Memories from there are sketchy.  I felt pain, but more often at first was discomfort from the hospital gear attached to me.  I’d gone from the kitchen to a beautiful white box to a hospital that seemed to have no concern for my well being.  They were, by far, the worst stop on the journey.  Or, maybe I just wasn’t seeing things properly.

I’m sure there were many things I wasn’t quite “seeing” properly at first.  I could hear more than I could see.  Voices came into my ears, but assimilating faces was a completely different animal.  Even Grant’s face was fuzzy and I knew him by the way he walked or what he was wearing.  I saw nothing clearly, but the news of the seizure that had placed me here.
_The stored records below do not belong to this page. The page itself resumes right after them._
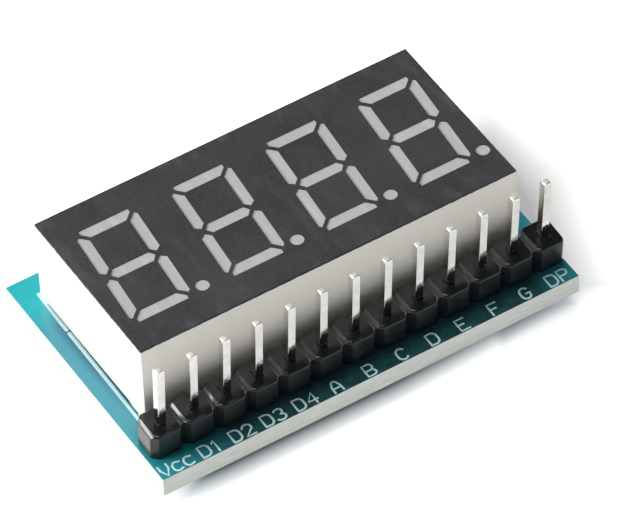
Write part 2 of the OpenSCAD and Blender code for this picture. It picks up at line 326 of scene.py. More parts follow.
def mask_finish():
    material, tree = finish("solder_mask", (0.012, 0.42, 0.47), 0.2, IOR=1.6)
    cloth = grain(tree, CLOTH_GRAIN, 1.0)
    patches = ramp(tree, grain(tree, 5.0, 2.0), 0.35, 0.65)
    at = place_in(tree)
    # Painted light: towards the back the mask is painted lighter and more cyan.
    corner = ramp(tree, at["Y"], 5.5 * MM, 8.5 * MM)
    thin = mixed(tree, patches, (0.045, 0.30, 0.40), (0.050, 0.34, 0.43))
    # A darker band beside the display's left side, from a little in front of its middle to near its
    # back.
    along = times(tree, ramp(tree, at["Y"], 7.0 * MM, 5.0 * MM),
                  ramp(tree, at["Y"], -4.0 * MM, 1.0 * MM))
    beside = times(tree, ramp(tree, at["X"], -15.9 * MM, -15.4 * MM), along)
    darker_band = mixed(tree, times(tree, beside, 0.7), thin, (0.02, 0.13, 0.22))
    back_painted_light = mixed(tree, corner, darker_band, (0.035, 0.53, 0.59))
    # Painted shade: the label strip in front of the display is painted dark. Its two ends keep a
    # lighter colour, painted light where light comes round the header's ends.
    ends = times(tree, ramp(tree, at["X"], -16.6 * MM, -10.0 * MM),
                 ramp(tree, at["X"], 13.5 * MM, 17.2 * MM, 1.0, 0.0))
    front = ramp(tree, at["Y"], -6.0 * MM, -5.0 * MM, 1.0, 0.0)
    painted_strip_shade = mixed(tree, patches, (0.013, 0.056, 0.070), (0.017, 0.070, 0.083))
    greener = mixed(tree, front, back_painted_light, (0.022, 0.36, 0.41))
    toned = mixed(tree, times(tree, ends, front), greener, painted_strip_shade)
    woven = ramp(tree, cloth, 0.3, 0.7, 0.0, 0.12)
    wire_mask(tree, cloth, mixed(tree, woven, toned, (0.02, 0.30, 0.36)))
    return material


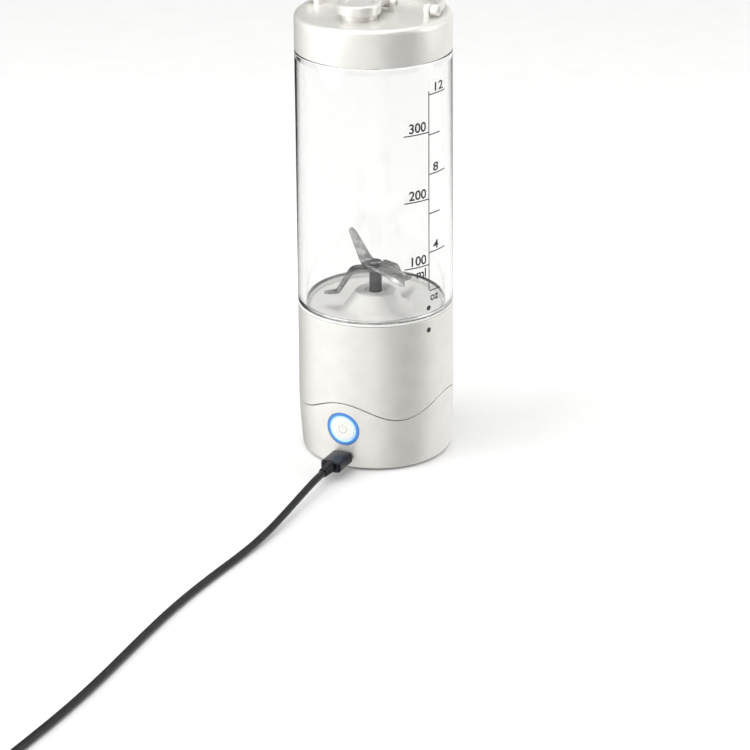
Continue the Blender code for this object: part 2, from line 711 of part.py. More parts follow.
def bent_blade(name, stations, angle, swing, base_z):
    """A blade pressed from strip. Each station is (out from the hub, height, left edge, right edge).

    The arm on the positive side is swung round the hub by the given angle."""
    steps = len(stations) - 1
    mesh = bpy.data.meshes.new(name)
    shape = bmesh.new()
    bmesh.ops.create_grid(shape, x_segments=steps, y_segments=2, size=1.0)
    for corner in shape.verts:
        out, height, left, right = stations[round((corner.co.x + 1) / 2 * steps)]
        share = (corner.co.y + 1) / 2
        turn = Matrix.Rotation(swing * min(1.0, max(0.0, out / SWING_REACH)), 3, "Z")
        corner.co = turn @ Vector((out, left + (right - left) * share, base_z + height))
    shape.to_mesh(mesh)
    shape.free()
    blade = add_mesh(name, mesh, STEEL)
    thick = blade.modifiers.new("thickness", "SOLIDIFY")
    thick.thickness = BLADE_THICKNESS
    thick.offset = 1.0
    settle(blade)
    cut(blade, rod("blade_hole", SPIGOT_RADIUS + GAP, base_z - 0.01, base_z + 0.01, cutter=True))
    return place(blade, Matrix.Rotation(angle, 4, "Z"))


def leg_stations(side):
    """One leg of the lower blade, from its tip: a foot that points out, a bend, and the hub."""
    leg = [
        (0.0255, -0.0113, 0.0005),
        (0.0228, -0.0112, 0.0019),
        (0.0192, -0.0109, 0.0025),
        (0.0178, -0.0099, 0.0027),
        (0.0126, -0.0021, 0.0031),
        (0.0108, -0.0004, 0.0035),
        (0.0092, 0.0, 0.0038),
        (0.0045, 0.0, 0.0041),
    ]
    return [(side * out, height, -half, half) for out, height, half in leg]


def make_blades():
    lower_z = SHAFT_TOP_Z + GAP
    upper_z = lower_z + BLADE_THICKNESS + GAP
    legs = leg_stations(-1) + leg_stations(1)[::-1]
    bent_blade("lower_blade", legs, LOWER_BLADE_ANGLE, LEG_SWING, lower_z)
    wings = [
        (-0.0190, 0.0142, -0.0009, 0.0009),
        (-0.0184, 0.0135, -0.0017, 0.0017),
        (-0.0172, 0.0122, -0.0022, 0.0022),
        (-0.0110, 0.0052, -0.0032, 0.0034),
        (-0.0076, 0.0012, -0.0037, 0.0042),
        (-0.0060, 0.0, -0.0039, 0.0046),
        (-0.0020, 0.0, -0.0046, 0.0050),
        (0.0040, 0.0, -0.0052, 0.0050),
        (0.0080, -0.0004, -0.0054, 0.0050),
        (0.0140, -0.0016, -0.0056, 0.0034),
        (0.0190, -0.0028, -0.0054, 0.0002),
        (0.0226, -0.0037, -0.0050, -0.0036),
    ]
    bent_blade("upper_blade", wings, UPPER_BLADE_ANGLE, WING_SWING, upper_z)
    rivet_z = upper_z + BLADE_THICKNESS + GAP
    inner = SPIGOT_RADIUS + GAP
    profile = [
        (inner, rivet_z),
        (RIVET_RADIUS, rivet_z),
        (RIVET_RADIUS, rivet_z + RIVET_HEIGHT * 0.5),
        (RIVET_RADIUS - 0.0005, rivet_z + RIVET_HEIGHT),
        (inner, rivet_z + RIVET_HEIGHT),
    ]
    turned("blade_rivet", profile, STEEL, SCREW_SIDES)


def make_platform():
    flange_radius = COLLAR_RADIUS - GAP
    flange_low = CHANNEL_Z - FLOOR_WALL
    skirt = PLATFORM_RADIUS - FLOOR_WALL
    under = DISH_Z - FLOOR_WALL
    profile = [
        (PLATFORM_RADIUS - 0.0006, PLATFORM_EDGE_Z),
        (PLATFORM_RADIUS, PLATFORM_EDGE_Z - 0.0006),
        (PLATFORM_RADIUS, CHANNEL_Z),
        (flange_radius, CHANNEL_Z),
        (flange_radius, flange_low),
        (skirt, flange_low),
        (skirt, PLATFORM_EDGE_Z - FLOOR_WALL - 0.0004),
        (DISH_RADIUS, under),
        (BEARING_TUBE_RADIUS, under),
        (BEARING_TUBE_RADIUS, BEARING_TUBE_Z),
        (BEARING_RADIUS, BEARING_TUBE_Z),
        (BEARING_RADIUS, CONE_TOP_Z),
        (CONE_TOP_RADIUS - 0.0008, CONE_TOP_Z),
        (CONE_TOP_RADIUS, CONE_TOP_Z - 0.0006),
        (CONE_RADIUS, DISH_Z + 0.0004),
        (DISH_RADIUS + 0.0004, DISH_Z),
    ]
    turned("blade_platform", profile, PEARL, SHELL_SIDES)
    inner, outer = SHAFT_RADIUS + RUN, BEARING_RADIUS - GAP
    low = BEARING_TUBE_Z + 0.0004
    tube("lower_bearing", inner, outer, low, low + BEARING_LENGTH, BRONZE)
    seal_low = CONE_TOP_Z - 0.0002 - SEAL_LENGTH
    upper = seal_low - GAP - BEARING_LENGTH
    tube("upper_bearing", inner, outer, upper, upper + BEARING_LENGTH, BRONZE)
    tube("shaft_seal", inner, outer, seal_low, seal_low + SEAL_LENGTH, RUBBER)


# ---- Vessel -------------------------------------------------------------------------------------


def as_mesh(curve_object, name):
    """The curve as a closed mesh, which a Boolean can use. The curve is removed."""
    graph = bpy.context.evaluated_depsgraph_get()
    mesh = bpy.data.meshes.new_from_object(curve_object.evaluated_get(graph))
    shape = bmesh.new()
    shape.from_mesh(mesh)
    bmesh.ops.remove_doubles(shape, verts=shape.verts, dist=1e-6)
    bmesh.ops.recalc_face_normals(shape, faces=shape.faces)
    shape.to_mesh(mesh)
    shape.free()
    made = add_mesh(name, mesh, CLEAR, cutter=True)
    made.matrix_world = curve_object.matrix_world
    bpy.data.objects.remove(curve_object)
    return made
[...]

I know now many people came to visit, but I was not aware of them.  I was in a world of drugs and plastic.  Numb to my own needs, I relied upon those around me to do their best.  Stating my opinion did not then lie within my ability.

Reaching a point where talking became attractive, I’m told I was quite funny.  I remember being quite charming.   Everything seemed tubular and I saw only what was directly in front of me.  My eyes didn’t seem to have a grasp yet on the complete room view, but I could hear laughter and my heart soared at its presence.

Tubes were soon disconnected, but my memory of this time is voices.  I remember best those few who boldly approached my bed and spoke close to my head.  I may not have seen their faces, but I heard their words.  I pray if the tables were turned I would do the same.